By Dec. 24, the waves of brightly clad Americans on package tours have long since dwindled to a purposeful few and the swarms of exuberant young backpackers have completed their cyclonic sweeps through Europe for another season.
The first soft snow may have fallen in the city -- whose winter climate resembles Washington's.

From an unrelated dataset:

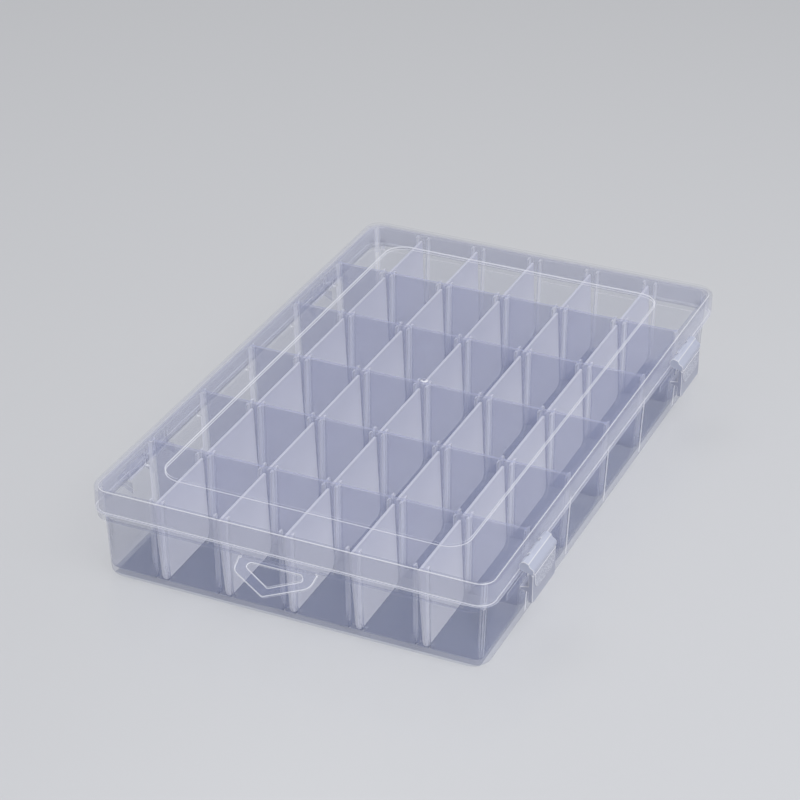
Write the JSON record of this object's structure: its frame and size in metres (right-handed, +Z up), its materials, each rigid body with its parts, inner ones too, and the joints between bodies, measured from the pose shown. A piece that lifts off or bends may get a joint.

The wind has turned cold and the days have become markedly shorter, with the sun setting well before 4 p.m. at this far eastern edge of the European time zone.
Now imagine the soft strains of "Silent Night" -- written in a country village a few hours' drive to the west -- coming from a storefront speaker, beckoning the passerby to sample a dazzling array of marzipan and decorated gingerbread -- called lebkuchen -- and other holiday treats such as stollen, or guglhopf, the sweet Christmas coffee cakes.
A Christkindl Markt -- a colorful market of stalls and kiosks, selling Christmas gifts, tree ornaments and other holiday decorations -- has taken over the Rathaus Platz, the square in front of Vienna's imposing, neo-Gothic town hall, and elaborate, hand-carved mangers decorate store windows in the narrow side streets of the compact Old City.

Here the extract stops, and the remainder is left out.